One feature I love about this monitor is LG’s software.
You can change and customize settings like PiP mode and brightness right on your computer without messing around with the controls on the monitor.
You can also customize screen split here if you don’t want to do it physically on the monitor, although I don’t see many people using this feature on a 16:9 monitor.
This software is also super handy if you’re someone like me who switches color profiles often. For example, you can set a really color accurate profile to automatically load when you use an app like Photoshop. And then easily use a vibrant profile with more contrast when you’re gaming.
Speaking of gaming, you can also access the game specific settings here as well.

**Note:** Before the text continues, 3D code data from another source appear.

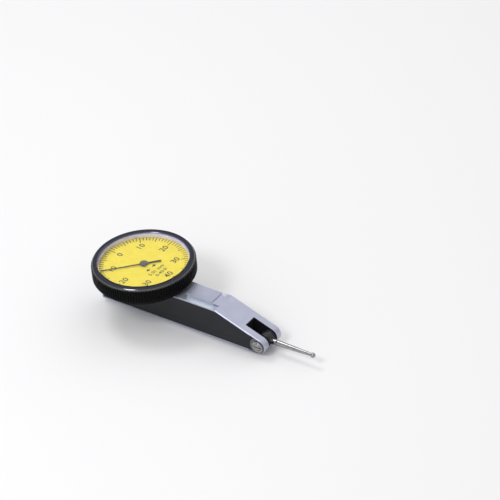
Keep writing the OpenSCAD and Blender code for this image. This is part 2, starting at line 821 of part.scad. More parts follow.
// Face teeth stand towards the centre pinion on a flat web with four holes
module crown_gear() {
    half = crown_pitch * tooth_share / 2;
    color("goldenrod") difference() {
        union() {
            rod(0, crown_z, crown_r + crown_face, crown_root_y, crown_root_y + crown_web_t);
            rod(0, crown_z, 2 * crown_arbor_r, crown_root_y, crown_root_y + crown_web_t + 0.8);
            for (i = [0:crown_teeth - 1])
                translate([0, 0, crown_z]) rotate([0, -i * 360 / crown_teeth, 0])
                    translate([0, 0, crown_r - crown_face]) linear_extrude(2 * crown_face)
                        polygon([[-1.4 * half, crown_root_y + 0.1], [-0.55 * half, crown_tip_y],
                            [0.55 * half, crown_tip_y], [1.4 * half, crown_root_y + 0.1]]);
        }
        rod(0, crown_z, crown_arbor_r + seat, 0, far_in);
        for (a = [45:90:315])
            rod(2.6 * cos(a), crown_z + 2.6 * sin(a), 0.9, 0, far_in);
    }
}

module centre_arbor() {
    color("silver") union() {
        post(0, 0, pivot_r, cock_z + 0.05, leaf_z0);
        translate([0, 0, leaf_z0]) linear_extrude(leaf_z1 - leaf_z0)
            polygon(teeth(centre_teeth, centre_r, centre_module, 0, centre_teeth - 1, 90 + 180 / centre_teeth));
        post(0, 0, arbor_r, cock_z + cock_t + 0.15, bridge_z - 0.1);
        post(0, 0, arbor_r - 0.1, bridge_z - 0.2, hand_z + hand_t);
    }
}

module hairspring_collet() {
    color("goldenrod") ring(arbor_r + seat, collet_r, spring_z - 0.1, spring_z + spring_h + 0.1);
}

module pointer() {
    color([0.12, 0.12, 0.13]) rotate([0, 0, pointer_angle]) difference() {
        union() {
            translate([0, 0, hand_z]) linear_extrude(hand_t) polygon([
                [-tail_len, -tail_half], [0, -waist_half], [pointer_len, -tip_half],
                [pointer_len, tip_half], [0, waist_half], [-tail_len, tail_half]
            ]);
            post(0, 0, 0.85, hand_z - 0.15, hand_z + hand_t);
        }
        post(0, 0, arbor_r - 0.1 + seat, hand_z - cut, hand_z + cut);
    }
}

module pointer_cap() {
    color([0.33, 0.34, 0.36]) post(0, 0, cap_r, hand_z + hand_t, hand_z + hand_t + cap_h);
}

frame();
near_side_cover();
far_side_cover();
cover_screws();
movement_plate();
plate_pillars();
plate_screws();
plate_jewels();
wall_jewels();
centre_cock();
centre_cock_screw();
centre_lower_jewel();
dial_case();
dial_case_screws();
centre_bridge();
centre_bridge_screws();
centre_upper_jewel();
hairspring();
hairspring_stud();
bezel_snap_ring();
pivot_screws();
pivot_locknuts();
bezel();
dial_face();
dial_retaining_ring();
crystal();
pivot_axle();
lever_arm();
lever_pin();
lever_pin_jewel();
friction_washer();
contact_holder();
contact_stem();
contact_ball();
sector_arbor();
sector_gear();
crown_arbor();
crown_gear();
centre_arbor();
hairspring_collet();
pointer();
pointer_cap();
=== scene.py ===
# %% [markdown]
# # A dial test indicator
#
# This small measuring instrument has a contact point that swings in a fork. A lever and two pairs
# of gears inside the steel body turn that small swing into a wide sweep of a pointer over a dial.
# The mechanism was drawn first as solids with joints. Here those solids get their finishes, and
# the ones that the eye rests on are rebuilt with softer edges and finer detail.
#
# The model loads as a fixed frame. Its parts are named, and every new piece rides on one of its
# moving bodies. Most places and sizes are read from it, so a new piece lands where its solid is.

# %% Load the solids
import math

import bmesh
import bpy
from mathutils import Matrix, Vector


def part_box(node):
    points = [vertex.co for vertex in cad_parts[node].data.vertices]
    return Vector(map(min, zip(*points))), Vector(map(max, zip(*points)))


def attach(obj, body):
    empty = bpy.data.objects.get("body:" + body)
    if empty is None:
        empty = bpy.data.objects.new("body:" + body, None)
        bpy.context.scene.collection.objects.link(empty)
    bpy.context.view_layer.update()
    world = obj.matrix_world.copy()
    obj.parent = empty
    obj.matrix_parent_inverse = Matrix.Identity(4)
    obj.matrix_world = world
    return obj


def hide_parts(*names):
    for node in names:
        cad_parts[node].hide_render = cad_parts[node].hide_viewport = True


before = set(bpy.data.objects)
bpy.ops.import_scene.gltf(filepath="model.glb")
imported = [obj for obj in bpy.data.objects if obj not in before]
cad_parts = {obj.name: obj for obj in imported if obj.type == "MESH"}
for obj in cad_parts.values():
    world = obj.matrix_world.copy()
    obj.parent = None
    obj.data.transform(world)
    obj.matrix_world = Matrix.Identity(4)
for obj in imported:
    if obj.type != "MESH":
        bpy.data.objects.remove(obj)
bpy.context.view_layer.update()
scene = bpy.context.scene
MM = 0.001

# %% [markdown]
# Where a solid has a size, it is read and not typed. `measured` gives a solid's lowest and
# highest corners in millimetres, which is the unit that all the shapes below are drawn in.


# %% Measure the solids
def measured(node):
    low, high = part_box(node)
    return low / MM, high / MM


bezel_low, bezel_high = measured("bezel")
dial_low, dial_high = measured("dial_face")
glass_low, glass_high = measured("crystal")
axle_low, axle_high = measured("pivot_axle")
ball_low, ball_high = measured("contact_ball")

bezel_radius = bezel_high.x
bezel_top = bezel_high.z
dial_radius = dial_high.x
dial_top = dial_high.z
pivot = (axle_low + axle_high) / 2
ball = (ball_low + ball_high) / 2
print(f"bezel radius {bezel_radius:.2f}, pivot at {pivot.x:.2f}, {pivot.z:.2f} mm")

# %% [markdown]
# ## Finishes
#
# A finish is a tree of nodes, and much of it is arithmetic. Adding a Math node for every sum by
# hand is slow to write and hard to read, so one small class stands for whatever comes out of a
# node. It overloads the ordinary operators, and writing `1 - mask` adds the node that does it.


# %% A socket that does sums
class Flow:
    """The output of one node, which can be added, multiplied and compared."""

    def __init__(self, tree, socket):
        self.tree, self.socket = tree, socket

    def math(self, operation, *terms):
        return self.tree.add("ShaderNodeMath", {"operation": operation}, dict(enumerate(terms)))

    def __add__(self, other):
        return self.math("ADD", self, other)

    def __sub__(self, other):
        return self.math("SUBTRACT", self, other)

    def __rsub__(self, other):
        return self.math("SUBTRACT", other, self)

    def __mul__(self, other):
        return self.math("MULTIPLY", self, other)

    def __mod__(self, other):
        return self.math("MODULO", self, other)

    def __lt__(self, other):
        return self.math("LESS_THAN", self, other)

    def __gt__(self, other):
        return self.math("GREATER_THAN", self, other)

    def __abs__(self):
        return self.math("ABSOLUTE", self)

    def larger(self, other):
        return self.math("MAXIMUM", self, other)

    # With these, a number may also stand first.
    __radd__ = __add__
    __rmul__ = __mul__


# %% [markdown]
# Every other node is added by one method. It takes the node's type, then its settings, because
# some settings change which sockets a node has, and last the values or links of those sockets.


# %% A tree that adds nodes
class Tree:
    """A tree of nodes, in a material or in a group."""

    def __init__(self, tree):
        self.tree = tree

    def add(self, kind, settings=None, values=None, out=0):
        """Adds a node, sets it up, feeds its sockets and returns one of its outputs."""
        node = self.tree.nodes.new(kind)
        for name, setting in (settings or {}).items():
            setattr(node, name, setting)
        for name, value in (values or {}).items():
            self.feed(self.socket(node.inputs, name), value)
        return Flow(self, self.socket(node.outputs, out)) if node.outputs else None

    def socket(self, sockets, name):
        """Finds a socket by its number, its identifier or its name, in that order."""
        if isinstance(name, int):
            return sockets[name]
        by_identifier = [s for s in sockets if s.identifier == name]
        return by_identifier[0] if by_identifier else sockets[name]

    def feed(self, socket, value):
        """Links an output to a socket, or sets a plain value on it."""
        if isinstance(value, Flow):
            self.tree.links.new(value.socket, socket)
        elif socket.type == "RGBA":
            socket.default_value = (*value[:3], 1)
        else:
            socket.default_value = value


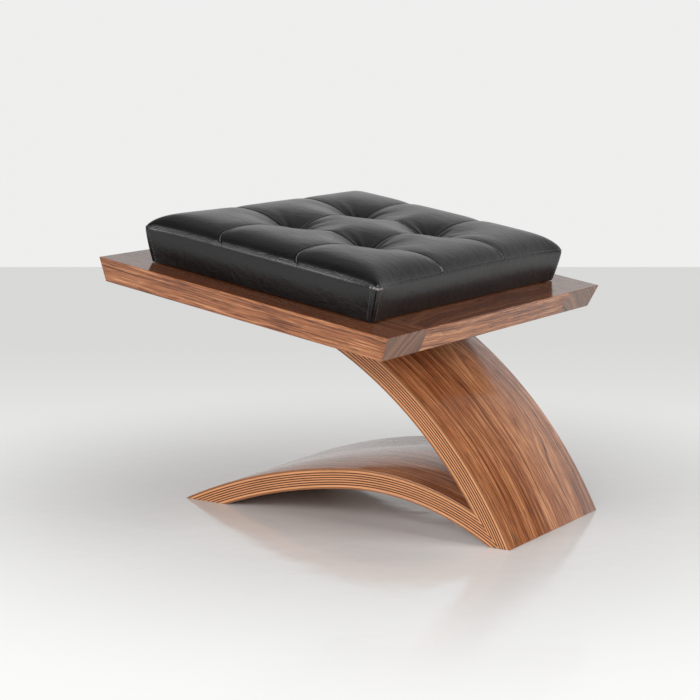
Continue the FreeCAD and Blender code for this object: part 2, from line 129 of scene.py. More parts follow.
class BenchBentSizes(bpy.types.PropertyGroup):
    """The upright's and the base's arcs. A centre is given along X and below the floor."""

    thick: length("Lamination", "Thickness of the upright and of the base", 22.25)
    veneer: length("Face veneer", "Thickness of each walnut face veneer", 2.2)
    upright_radius: length("Upright radius", "Front face of the upright", 464.0)
    upright_x: length("Upright centre", "Centre of the upright's arc, along X", -208.99)
    upright_drop: length("Upright drop", "Floor down to that centre", 203.5)
    upright_back: length("Upright end", "Seat middle back to the upright's top end", 100.0)
    heel_radius: length("Heel radius", "Top face of the base ahead of its crown", 306.0)
    heel_x: length("Heel centre", "Centre of the heel arc, along X", 39.7)
    heel_drop: length("Heel drop", "Floor down to that centre", 245.2)
    tip_radius: length("Tip radius", "Top face of the base behind its crown", 618.5)
    crown: angle("Crown", "Where the base's arcs meet, behind the vertical", 5.8)
    arris: length("Arris", "Rounding of the veneers' long edges", 0.8)


class BenchCushionSizes(bpy.types.PropertyGroup):
    """The cushion, in the seat's frame."""

    leather: length("Leather", "Thickness of the hide", 1.3)
    foot: length("Foot", "Height of the leather's lower edge over the seat", 1.0)
    side: length("Side height", "Seat to the top seam, half way along a side", 39.0)
    side_puff: length("Belly", "How far the middle of a side bellies out", 1.6)
    corner: length("Corner", "Rounding of the top seam's corners in plan", 7.0)
    ear: length("Ear", "How far stuffing pushes each corner out", 6.0)
    corner_droop: length("Corner droop", "How far the top seam falls to each corner", 2.0)
    lean_back: length("Lean back", "How far the soft top has crept back over its foot", 2.6)
    lean_right: length("Lean right", "How far it has crept to the right", 1.2)
    crown: length("Crown", "Seat to the tops of the quilted panels before puffing", 55.0)
    roll: length("Roll", "How quickly the top rises from its seam", 11.0)
    puff: length("Puff", "Most that stuffing pushes the leather out", 7.0)
    tuft: length("Tuft height", "Seat to the bottom of each tuft", 33.0)
    tuft_reach: length("Tuft reach", "How far round it a tuft draws the leather down", 25.0)
    valley: length("Valley", "How far a seam draws the leather down", 2.6)
    wrinkle: length("Wrinkle", "Height of the fine wrinkles round each tuft", 0.5)
    stitch_depth: length("Stitch depth", "How deep the stitching bites", 1.3)
    spread: length("Spread", "How far the leather's foot stands out past the lining", 3.0)
    rib: length("Rib", "Radius of the rolled seam along each side's top", 1.0)
    fold: length("Fold", "Radius of the folded edge along each panel seam", 0.5)
    gather: length("Gather", "Width of each small pleat under a top corner", 3.2)
    stitch: length("Stitch", "Length of each stitch", 1.5)
    pitch: length("Pitch", "One stitch to the next", 2.7)
    thread: length("Thread", "Thickness of the thread", 0.9)
    margin: length("Margin", "A row of stitches to its seam", 3.4)
    skew: length("Skew", "How far the near row's seams run askew at the edge", 6.5)


class BenchColours(bpy.types.PropertyGroup):
    """Finishes, as linear colours."""

    # Walnut, dark also paints the shade on the rails' top faces.
    walnut_dark: paint("Walnut, dark", "Streaks in the walnut", (0.115, 0.031, 0.010))
    walnut: paint("Walnut", "The body of the walnut", (0.35, 0.122, 0.048))
    # Walnut, light also paints the highlight on the veneers' rounded arrises.
    walnut_light: paint("Walnut, light", "Bright bands in the walnut", (0.66, 0.315, 0.145))
    ply_long: paint("Long ply", "Edge of a ply whose grain runs along", (0.68, 0.32, 0.15))
    ply_cross: paint("Cross ply", "Edge of a ply whose grain runs across", (0.065, 0.019, 0.007))
    walnut_end: paint("Walnut end grain", "Sawn ends of the rails", (0.165, 0.085, 0.055))
    veneer_edge: paint("Veneer edge", "Sawn edge of a face veneer", (0.27, 0.105, 0.042))
    birch: paint("Birch", "Seat panel and cushion board", (0.60, 0.44, 0.27))
    leather: paint("Leather", "Black hide", (0.0021, 0.0019, 0.0019))
    cloth: paint("Cloth", "Lining, tape and twine", (0.018, 0.018, 0.019))
    steel: paint("Steel", "Zinc-plated screws", (0.62, 0.60, 0.56))
    floor: paint("Floor", "Studio floor", (0.84, 0.84, 0.83))
    wall: paint("Backdrop", "Studio wall", (0.84, 0.84, 0.84))


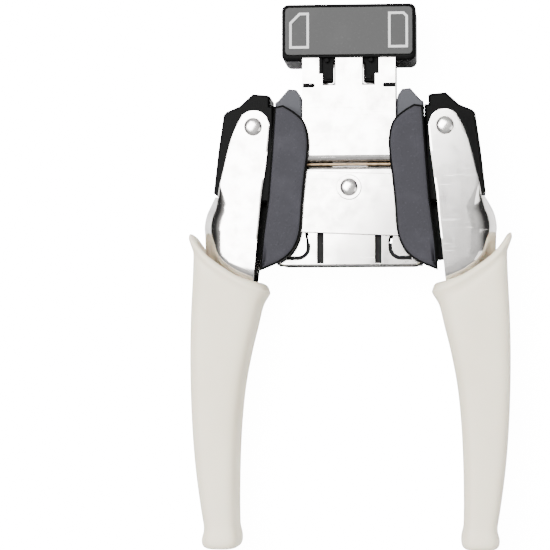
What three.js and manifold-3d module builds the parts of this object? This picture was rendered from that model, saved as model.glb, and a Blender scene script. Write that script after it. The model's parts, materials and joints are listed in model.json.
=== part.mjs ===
// A squeeze-handle corner cutter for paper, lying on its back.
// X runs to the right handle, Y towards the cutting head, Z up out of the front face. Millimetres.
import * as THREE from 'three';
import { mergeVertices } from 'three/addons/utils/BufferGeometryUtils.js';
import Module from 'manifold-3d';

const wasm = await Module();
wasm.setup();

// ---------------------------------------------------------------- driving dimensions

const gap = 0.3;               // clearance between neighbouring pieces
const pivotSpacing = 65.8;     // between the two arm pins, which lie on Y = 0 until the last step
const gripEnd = 145.1;         // from the arm pins down to the ends of the grips
const squeeze = 8.5;           // degrees that each handle turns inwards

const coreHalf = 7.7;          // half the depth of everything between the plates
const plate = 1.2;             // sheet of the neck, yoke and crosshead
const cheek = 1.4;             // sheet of the arms
const wingSheet = 1.8;         // thickness of the wing covers

const headWidth = 46.2;
const headBottom = 22.6;
const headHeight = 19.7;
const headOverNeck = 1.3;      // how far the faces of the head stand proud of the neck
const headWall = 1.6;
const neckWidth = 32.0;
const neckBottom = -12.2;
const neckIntoHead = 4.0;      // how far the neck stands up into the head
const neckRoll = 2.4;          // outer radius of the rolled lower edge of the neck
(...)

Coming in at anywhere between $400 and $450 USD depending on available sales, it’s not the cheapest monitor out there.
But when you consider other 4K, USB-C options out there, the price of this LG monitor is actually quite good, plus you get some nice additional features.
I think it’s a really solid, affordable option if you’re someone who wants to upgrade their workflow to a 4K monitor, and maybe does some casual gaming on the side.
LG 27UN850-W Frequently Asked Questions
Can I use the LG 27UN850-W with my MacBook Pro or MacBook Air?
Yes you can. Both the MacBook Pro and the MacBook Air have a USB-C connection that will allow you to attach it directly to this monitor.
Does the LG 27UN850-W have USB-C?
The 27UN850-W has USB type-C connectivity allowing you to output a video signal from your computer while also providing power delivery and gaining access to any accessories attached to the monitor.
Is the 27UN850-W good for gaming?
It has a game mode and other gaming features like low input lag and Freesync. However, it only has a refresh rate of 60Hz and is a 4K resolution – meaning games will be difficult to run at their native resolution if you don’t have a really powerful GPU.
Can you use the 27UN850-W monitor as part of a dual monitors setup?
As long as your computer supports dual monitors, you can use two LG 27UN850-W monitors next to each other and attached to the same computer.